SHORT EXERCISE -> In the data below, find every line that has the string "from", and copy it.

DATA FOR THE TASK ->
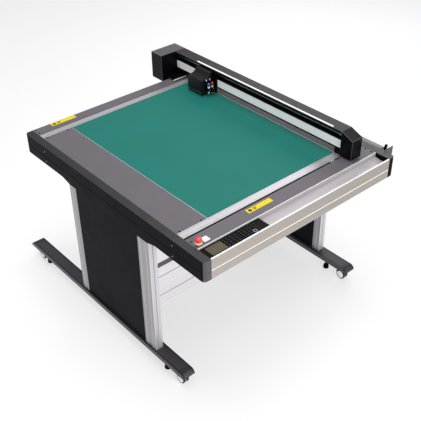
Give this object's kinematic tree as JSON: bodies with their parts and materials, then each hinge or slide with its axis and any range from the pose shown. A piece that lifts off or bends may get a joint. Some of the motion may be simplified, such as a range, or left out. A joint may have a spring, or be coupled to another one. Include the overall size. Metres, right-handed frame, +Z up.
{
  "type": "flatbed vinyl cutter",
  "caption": "Flatbed vinyl cutter on a two-legged caster stand: gantry with sliding tool head over a green mat, front control panel and a side roll holder.",
  "frame": {"origin": "on the floor under the centre of the bounding box", "axes": "+X to the operator's right, the way the gantry travels; +Y to the rear; +Z up"},
  "size_m": [1.381, 1.666, 1.089],
  "materials": {
    "aluminium": "anodised",
    "belt_rubber": "matte",
    "black_paint": "satin powder coat",
    "black_plastic": "fine texture",
    "blue_anodised": "anodised blue",
    "bracket_paint": "satin",
    "display_glass": "gloss",
    "gantry_paint": "satin",
    "grey_paint": "satin",
    "mat_vinyl": "matte",
    "red_anodised": "anodised red",
    "red_plastic": "gloss",
    "steel": "satin",
    "tube_paint": "satin",
    "tyre": "matte",
    "yellow_plastic": "gloss"
  },
  "bodies": {
    "table": {"left_foot_beam": "black_paint", "left_front_column": "aluminium", "left_rear_column": "aluminium", "right_foot_beam": "black_paint", "right_front_column": "aluminium", "right_rear_column": "aluminium", "right_leg_panel": "black_paint", "left_leg_panel": "black_paint", "cross_beam": "aluminium", "base_pan": "grey_paint", "bed_panel": "aluminium", "left_deck_plate": "grey_paint", "cutting_mat": "mat_vinyl", "right_deck_plate": "grey_paint", "front_rail": "aluminium", "rear_rail": "aluminium", "front_deck_strip": "grey_paint", "rear_deck_strip": "grey_paint", "front_extrusion": "aluminium", "left_cover_upper": "black_plastic", "left_cover_lower": "black_plastic", "right_cover_upper": "black_plastic", "right_cover_lower": "black_plastic", "control_panel": "black_plastic", "display_window": "display_glass", "estop_base": "yellow_plastic", "power_inlet": "black_plastic", "front_belt": "belt_rubber", "rear_belt": "belt_rubber", "drive_motor": "black_paint", "roll_bracket_front": "bracket_paint", "roll_bracket_rear": "bracket_paint"},
    "estop_mushroom": {"estop_button": "red_plastic"},
    "gantry": {"gantry_beam": "aluminium", "gantry_cover": "gantry_paint", "gantry_front_housing": "gantry_paint", "gantry_rear_housing": "gantry_paint", "gantry_front_carriage": "black_paint", "gantry_rear_carriage": "black_paint", "head_belt": "belt_rubber", "head_motor": "black_paint"},
    "head": {"head_carriage": "black_plastic", "head_cover": "black_plastic"},
    "blue_tool_slide": {"blue_tool": "blue_anodised"},
    "red_tool_slide": {"red_tool": "red_anodised"},
    "drive_shaft_turning": {"drive_shaft": "steel"},
    "idler_shaft_turning": {"idler_shaft": "steel"},
    "media_roll": {"roll_tube": "tube_paint"},
    "left_front_caster": {"left_front_caster_stem": "steel"},
    "left_front_wheel": {"left_front_caster_wheel": "tyre"},
    "left_front_leveller": {"left_front_levelling_foot": "steel"},
    "left_rear_caster": {"left_rear_caster_stem": "steel"},
    "left_rear_wheel": {"left_rear_caster_wheel": "tyre"},
    "left_rear_leveller": {"left_rear_levelling_foot": "steel"},
    "right_front_caster": {"right_front_caster_stem": "steel"},
    "right_front_wheel": {"right_front_caster_wheel": "tyre"},
    "right_front_leveller": {"right_front_levelling_foot": "steel"},
    "right_rear_caster": {"right_rear_caster_stem": "steel"},
    "right_rear_wheel": {"right_rear_caster_wheel": "tyre"},
    "right_rear_leveller": {"right_rear_levelling_foot": "steel"}
  },
  "joints": [
    {"name": "estop_press", "type": "slide", "parent": "table", "child": "estop_mushroom", "axis": [0, 0, 1], "range_m": [-0.004, 0], "stiffness_N_per_m": 1500, "springref_m": 0.003},
    {"name": "gantry_travel", "type": "slide", "parent": "table", "child": "gantry", "axis": [1, 0, 0], "range_m": [-0.81, 0.05]},
    {"name": "head_travel", "type": "slide", "parent": "gantry", "child": "head", "axis": [0, 1, 0], "range_m": [-0.912, 0.14]},
    {"name": "blue_tool_drop", "type": "slide", "parent": "head", "child": "blue_tool_slide", "axis": [0, 0, 1], "range_m": [-0.0075, 0], "stiffness_N_per_m": 500, "springref_m": 0.01},
    {"name": "red_tool_drop", "type": "slide", "parent": "head", "child": "red_tool_slide", "axis": [0, 0, 1], "range_m": [-0.0075, 0], "stiffness_N_per_m": 500, "springref_m": 0.01},
    {"name": "drive_shaft_turn", "type": "hinge", "parent": "table", "child": "drive_shaft_turning", "pos_m": [0.5255, -0.0251, 0.868], "axis": [0, 1, 0], "continuous": true},
    {"name": "idler_shaft_turn", "type": "hinge", "parent": "table", "child": "idler_shaft_turning", "pos_m": [-0.5945, -0.0251, 0.868], "axis": [0, 1, 0], "continuous": true},
    {"name": "roll_turn", "type": "hinge", "parent": "table", "child": "media_roll", "pos_m": [0.6575, -0.082, 0.911], "axis": [0, 1, 0], "continuous": true},
    {"name": "left_front_swivel", "type": "hinge", "parent": "table", "child": "left_front_caster", "pos_m": [-0.6525, -0.593, 0.0857], "axis": [0, 0, 1], "continuous": true},
    {"name": "left_front_wheel_spin", "type": "hinge", "parent": "left_front_caster", "child": "left_front_wheel", "pos_m": [-0.6525, -0.607, 0.0305], "axis": [1, 0, 0], "continuous": true},
    {"name": "left_front_levelling", "type": "slide", "parent": "table", "child": "left_front_leveller", "axis": [0, 0, 1], "range_m": [-0.008, 0.012]},
    {"name": "left_rear_swivel", "type": "hinge", "parent": "table", "child": "left_rear_caster", "pos_m": [-0.6525, 0.77, 0.0857], "axis": [0, 0, 1], "continuous": true},
    {"name": "left_rear_wheel_spin", "type": "hinge", "parent": "left_rear_caster", "child": "left_rear_wheel", "pos_m": [-0.6525, 0.756, 0.0305], "axis": [1, 0, 0], "continuous": true},
    {"name": "left_rear_levelling", "type": "slide", "parent": "table", "child": "left_rear_leveller", "axis": [0, 0, 1], "range_m": [-0.008, 0.012]},
    {"name": "right_front_swivel", "type": "hinge", "parent": "table", "child": "right_front_caster", "pos_m": [0.5835, -0.593, 0.0857], "axis": [0, 0, 1], "continuous": true},
    {"name": "right_front_wheel_spin", "type": "hinge", "parent": "right_front_caster", "child": "right_front_wheel", "pos_m": [0.5835, -0.607, 0.0305], "axis": [1, 0, 0], "continuous": true},
    {"name": "right_front_levelling", "type": "slide", "parent": "table", "child": "right_front_leveller", "axis": [0, 0, 1], "range_m": [-0.008, 0.012]},
    {"name": "right_rear_swivel", "type": "hinge", "parent": "table", "child": "right_rear_caster", "pos_m": [0.5835, 0.77, 0.0857], "axis": [0, 0, 1], "continuous": true},
    {"name": "right_rear_wheel_spin", "type": "hinge", "parent": "right_rear_caster", "child": "right_rear_wheel", "pos_m": [0.5835, 0.756, 0.0305], "axis": [1, 0, 0], "continuous": true},
    {"name": "right_rear_levelling", "type": "slide", "parent": "table", "child": "right_rear_leveller", "axis": [0, 0, 1], "range_m": [-0.008, 0.012]}
  ],
  "couplings": [
    {"joint": "drive_shaft_turn", "follows": "gantry_travel", "rad_per_m": 57.803},
    {"joint": "idler_shaft_turn", "follows": "gantry_travel", "rad_per_m": 57.803}
  ]
}
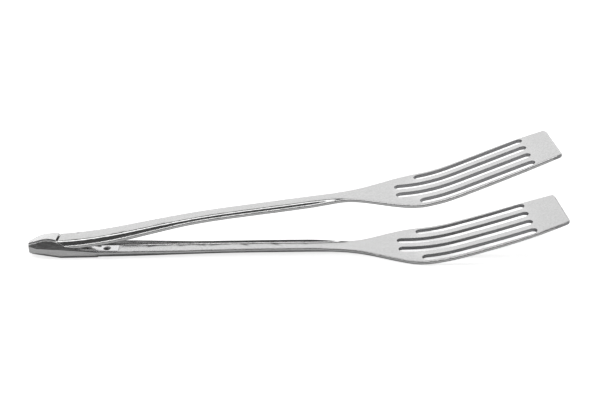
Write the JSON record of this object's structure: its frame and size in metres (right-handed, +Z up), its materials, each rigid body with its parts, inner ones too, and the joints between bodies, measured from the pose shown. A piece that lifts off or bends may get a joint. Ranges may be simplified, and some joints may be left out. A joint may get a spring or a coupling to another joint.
{
  "type": "spring loaded kitchen tongs",
  "caption": "Long stainless kitchen tongs with slotted spatula blades, channel handles and a sprung hinge head.",
  "frame": {"origin": "middle of the underside of the whole object's box, on the surface that the lower arm rests on", "axes": "+X from the hinge head to the blade tips, +Y along the hinge axis, +Z up from the lower arm to the upper arm"},
  "size_m": [0.3008, 0.0416, 0.0634],
  "materials": {
    "arm_steel": "satin, fine brushed",
    "cap_steel": "satin",
    "pin_steel": "turned",
    "spring_steel": "rolled strip",
    "rivet_steel": "cold headed"
  },
  "bodies": {
    "lower": {"lower_arm": "arm_steel", "head_cap": "cap_steel", "hinge_pin": "pin_steel", "hinge_collars": "pin_steel", "leaf_spring": "spring_steel", "spring_rivet": "rivet_steel"},
    "upper": {"upper_arm": "arm_steel", "hinge_sleeve": "pin_steel"}
  },
  "joints": [
    {"name": "arm_hinge", "type": "hinge", "parent": "lower", "child": "upper", "pos_m": [-0.1289, 0, 0.0047], "axis": [0, 1, 0], "range_deg": [0, 8], "stiffness_Nm_per_rad": 4, "springref_deg": -8.59, "deforming": ["leaf_spring"]}
  ]
}
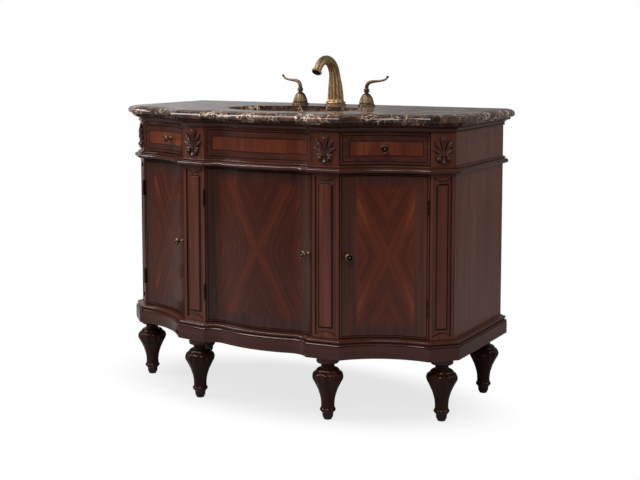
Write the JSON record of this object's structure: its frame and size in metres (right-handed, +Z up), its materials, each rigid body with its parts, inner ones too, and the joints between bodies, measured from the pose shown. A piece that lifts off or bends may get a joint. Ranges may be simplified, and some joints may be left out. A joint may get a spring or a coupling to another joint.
{
  "type": "sink chest",
  "caption": "Serpentine bathroom sink chest with marble top, undermount oval basin, widespread faucet, curved doors and frieze drawers on turned legs.",
  "frame": {"origin": "on the floor, under the middle of the top's outline", "axes": "+X to the right along the chest, +Y towards the wall, +Z up"},
  "size_m": [1.22, 0.6, 1.0803],
  "materials": {
    "mahogany": "satin lacquer over dark red mahogany",
    "plain_wood": "plain inner wood",
    "marble": "polished dark brown marble with pale veins",
    "porcelain": "glossy glaze",
    "antique_brass": "aged, brushed",
    "hardware_brass": "plain",
    "steel": "brushed",
    "dark_plastic": "matte"
  },
  "bodies": {
    "chest": {"aerator": "steel", "back_panel": "plain_wood", "base_moulding": "mahogany", "basin": "porcelain", "basin_clips": "steel", "bottom_board": "mahogany", "carved_leaves": "mahogany", "cornice_moulding": "mahogany", "door_catches": "dark_plastic", "drain_flange": "antique_brass", "drain_locknut": "hardware_brass", "drain_tailpiece": "hardware_brass", "drawer_runners": "plain_wood", "false_drawer_front": "mahogany", "faucet_nuts": "hardware_brass", "faucet_shanks": "hardware_brass", "foot_glides": "dark_plastic", "handle_bells": "antique_brass", "hinge_frame_leaves": "hardware_brass", "hinge_pins": "hardware_brass", "left_back_leg": "mahogany", "left_inner_leg": "mahogany", "left_inner_post": "mahogany", "left_outer_leg": "mahogany", "left_outer_post": "mahogany", "left_partition": "plain_wood", "left_side_panel": "mahogany", "leg_blocks": "plain_wood", "marble_top": "marble", "middle_rails": "plain_wood", "plinth_apron": "mahogany", "right_back_leg": "mahogany", "right_inner_leg": "mahogany", "right_inner_post": "mahogany", "right_outer_leg": "mahogany", "right_outer_post": "mahogany", "right_partition": "plain_wood", "right_side_panel": "mahogany", "spout": "antique_brass", "spout_base": "antique_brass", "top_rails": "plain_wood", "waist_moulding": "mahogany"},
    "right_door": {"right_door": "mahogany", "right_door_knob": "antique_brass", "right_door_fittings": "hardware_brass"},
    "left_door": {"left_door": "mahogany", "left_door_knob": "antique_brass", "left_door_fittings": "hardware_brass"},
    "centre_door": {"centre_door": "mahogany", "centre_door_knob": "antique_brass", "centre_door_fittings": "hardware_brass"},
    "right_drawer": {"right_drawer_front": "mahogany", "right_drawer_box": "plain_wood", "right_drawer_knob": "antique_brass"},
    "left_drawer": {"left_drawer_front": "mahogany", "left_drawer_box": "plain_wood", "left_drawer_knob": "antique_brass"},
    "right_lever": {"right_lever": "antique_brass"},
    "left_lever": {"left_lever": "antique_brass"},
    "stopper": {"drain_stopper": "antique_brass"}
  },
  "joints": [
    {"name": "right_door_hinge", "type": "hinge", "parent": "chest", "child": "right_door", "pos_m": [0.51563, -0.14252, 0.49625], "axis": [0, 0, 1], "range_deg": [0, 105]},
    {"name": "left_door_hinge", "type": "hinge", "parent": "chest", "child": "left_door", "pos_m": [-0.51563, -0.14252, 0.49625], "axis": [0, 0, -1], "range_deg": [0, 105]},
    {"name": "centre_door_hinge", "type": "hinge", "parent": "chest", "child": "centre_door", "pos_m": [-0.19004, -0.26425, 0.49625], "axis": [0, 0, -1], "range_deg": [0, 105]},
    {"name": "right_drawer_slide", "type": "slide", "parent": "chest", "child": "right_drawer", "axis": [0, -1, 0], "range_m": [0, 0.25]},
    {"name": "left_drawer_slide", "type": "slide", "parent": "chest", "child": "left_drawer", "axis": [0, -1, 0], "range_m": [0, 0.25]},
    {"name": "right_lever_turn", "type": "hinge", "parent": "chest", "child": "right_lever", "pos_m": [0.126, 0.21904, 0.96], "axis": [0, 0, -1], "range_deg": [0, 90]},
    {"name": "left_lever_turn", "type": "hinge", "parent": "chest", "child": "left_lever", "pos_m": [-0.126, 0.21904, 0.96], "axis": [0, 0, 1], "range_deg": [0, 90]},
    {"name": "stopper_lift", "type": "slide", "parent": "chest", "child": "stopper", "axis": [0, 0, 1], "range_m": [0, 0.01]}
  ]
}
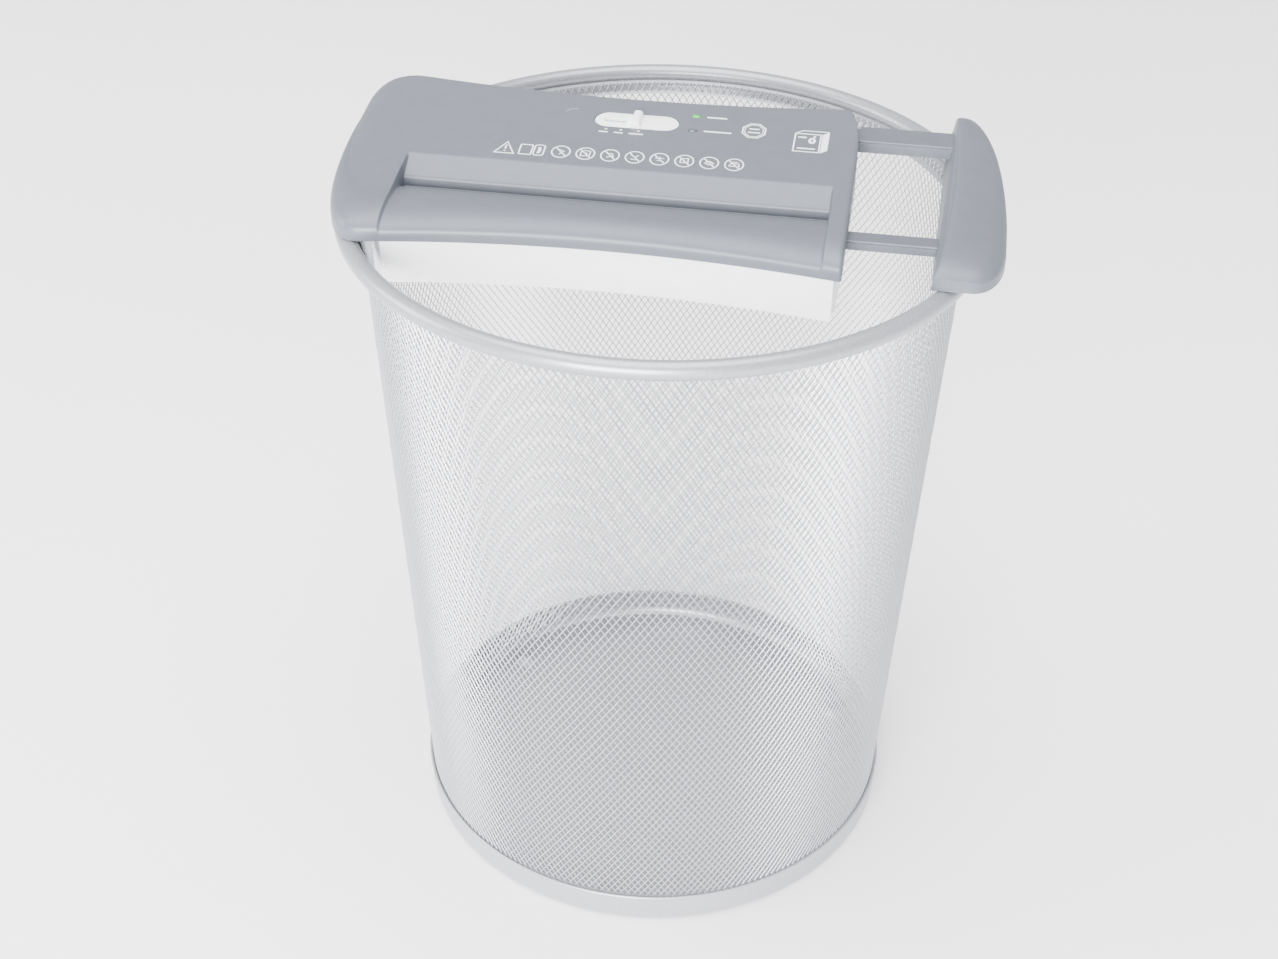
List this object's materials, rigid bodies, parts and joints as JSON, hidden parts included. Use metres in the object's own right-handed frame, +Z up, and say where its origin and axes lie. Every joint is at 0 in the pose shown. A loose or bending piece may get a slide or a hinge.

EXERCISE RESULT ->
Give this object's kinematic tree as JSON: bodies with their parts and materials, then each hinge or slide with its axis and any range from the pose shown. A piece that lifts off or bends may get a joint. Some of the motion may be simplified, such as a range, or left out. A joint may have a spring, or be coupled to another one. Include the overall size. Metres, right-handed frame, +Z up.
Write the JSON record of this object's structure: its frame and size in metres (right-handed, +Z up), its materials, each rigid body with its parts, inner ones too, and the joints between bodies, measured from the pose shown. A piece that lifts off or bends may get a joint. Ranges may be simplified, and some joints may be left out. A joint may get a spring or a coupling to another joint.
  "frame": {"origin": "middle of the underside of the whole object's box, on the surface that the lower arm rests on", "axes": "+X from the hinge head to the blade tips, +Y along the hinge axis, +Z up from the lower arm to the upper arm"},
Write the JSON record of this object's structure: its frame and size in metres (right-handed, +Z up), its materials, each rigid body with its parts, inner ones too, and the joints between bodies, measured from the pose shown. A piece that lifts off or bends may get a joint. Ranges may be simplified, and some joints may be left out. A joint may get a spring or a coupling to another joint.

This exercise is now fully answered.